In his book The Twilight of Atheism, Oxford theologian Alister MacGrath said, "What propels people toward atheism is above all a sense of revulsion against the excesses and failures of organized religion."

There's a sense in which the world, better than the church, understands that the church's top priority is to love people.

When we battle it out over insignificant issues, when we define ourselves exclusively by what we're against, rather than the One we are for, they see through our façade.

And they're less than impressed.

The world doesn't want to hear about our faith unless they can see it, too.

There's an old poem that goes:

I'd rather see a sermon than hear one any day
I'd rather one would walk with me than merely show the way.
The eye's a better pupil and much sharper than the ear.
Fine counsel can confuse me, but example's always clear.
The lectures you deliver may be very wise and true,
But I'd rather get my lesson by observing what you do.
(Author Unknown)

Mario Cuomo made a great statement once.

He said, "I talk and talk and talk, and I haven't taught people in fifty years what my father taught by example in one week."

Talk is not enough.

The one who says, "I know him," but does not do what God commands is a liar...but...Whoever loves his brother lives in the light, and there is nothing in him to make him stumble.

CONCLUSION

This series is about knowing what God wants you to know.

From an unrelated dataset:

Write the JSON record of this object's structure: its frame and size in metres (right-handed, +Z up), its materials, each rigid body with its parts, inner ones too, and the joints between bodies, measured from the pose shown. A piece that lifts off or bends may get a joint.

He wants you to know where you stand with him.

He wants you to be secure in knowing him.

In order to know this, you have to know something else:

People matter to God more than anything else in the world.

Jesus boiled Christianity down to it’s essence when he was asked by the religious leaders what the greatest commandment was…

Jesus said the Christian Life is simple…

You must love God and You must love people.

If you want to know God in a life-changing way, then you need to learn to love people the way he loves people.

What you know is connected to what you do.

We know that we have come to know him when we obey him; we obey him by walking as Jesus walked.

Walking as Jesus walked begins with loving others.